The document offers the industry a framework for long-term stability of freight access charges which will promote strong and sustainable growth in rail freight. Together with the SRA, we shall study those proposals very carefully. I also join my noble friend Lord Berkeley in welcoming the fact that we have put in place a framework for the industry to enable all its key 979 players to work together to deliver the 10-year plan which promises 50 per cent passenger growth and 80 per cent freight growth.

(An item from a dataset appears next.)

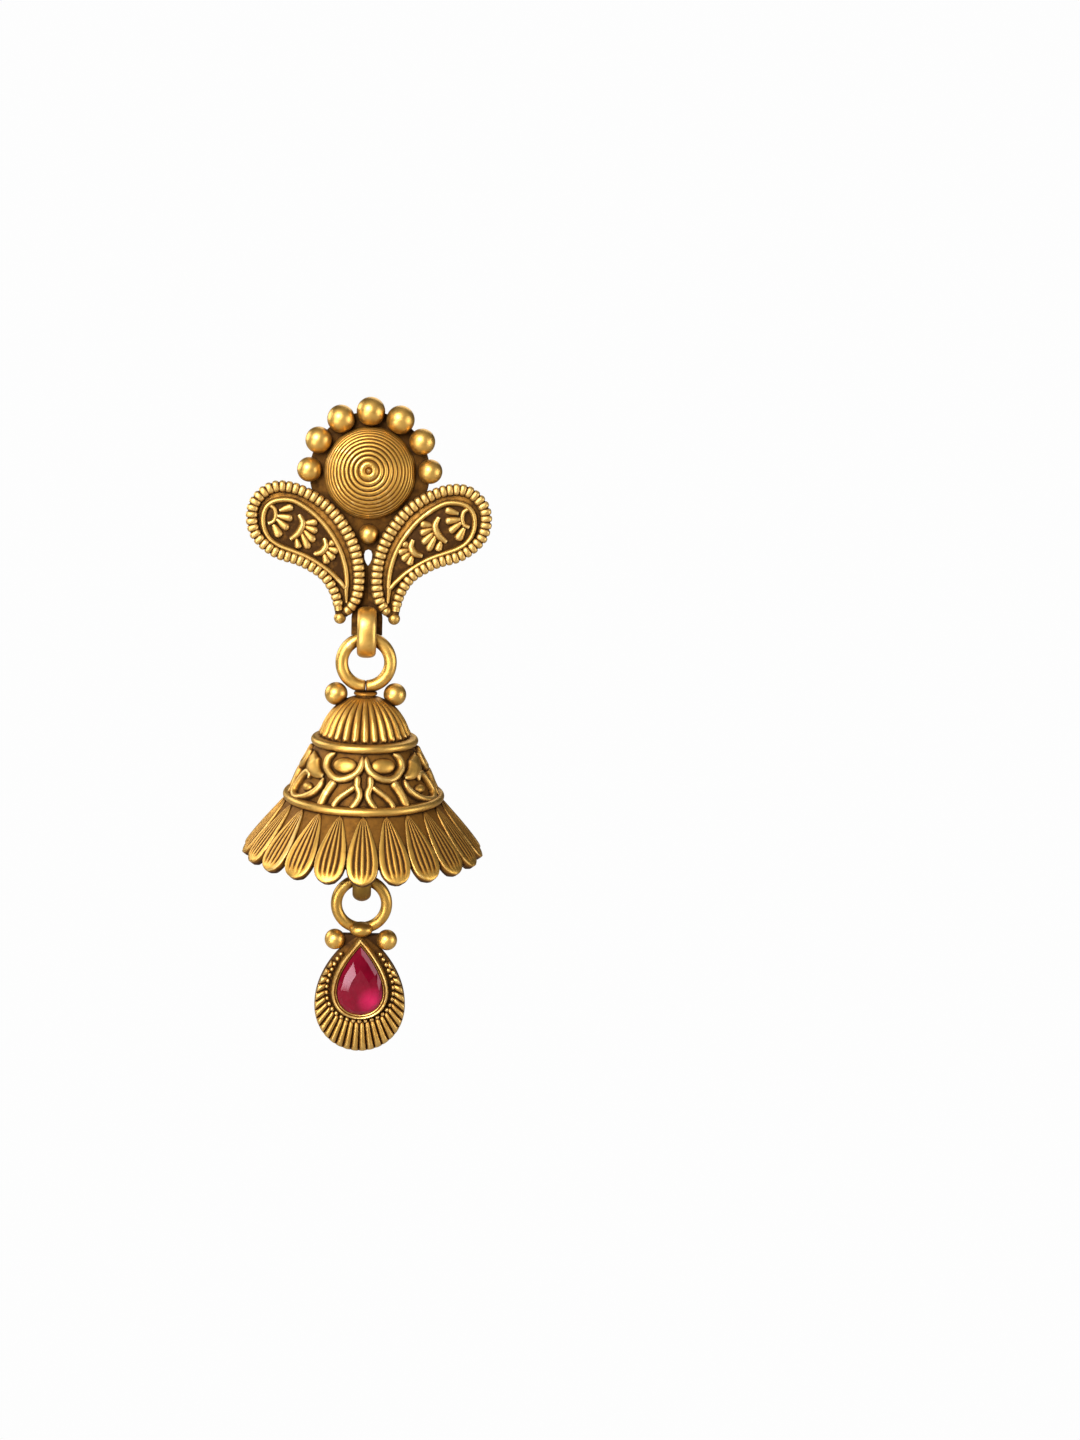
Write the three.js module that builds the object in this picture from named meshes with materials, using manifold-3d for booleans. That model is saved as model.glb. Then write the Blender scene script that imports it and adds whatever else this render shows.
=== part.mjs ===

We are investing in the Government's vision of a national railway in which today's highest standards become the norm. The Government believe that their focus on safety, incentives, performance and delivery will ensure that the industry is run in the public interest as part of an integrated transport system. Obviously, the Government will try to enable the partnership, 980 strategy and, above all, the investment to complete the job that they have begun. This week's general statement of principles between government and Railtrack marks a further stage in taking that forward.
Prior to Hatfield the railways had their best opportunity in over 50 years to change and grow. Our announcements this week show that that opportunity has not gone away. Our long-term goal remains to make the most of it through the 10-year plan.
House adjourned at twenty-six minutes before eight o'clock.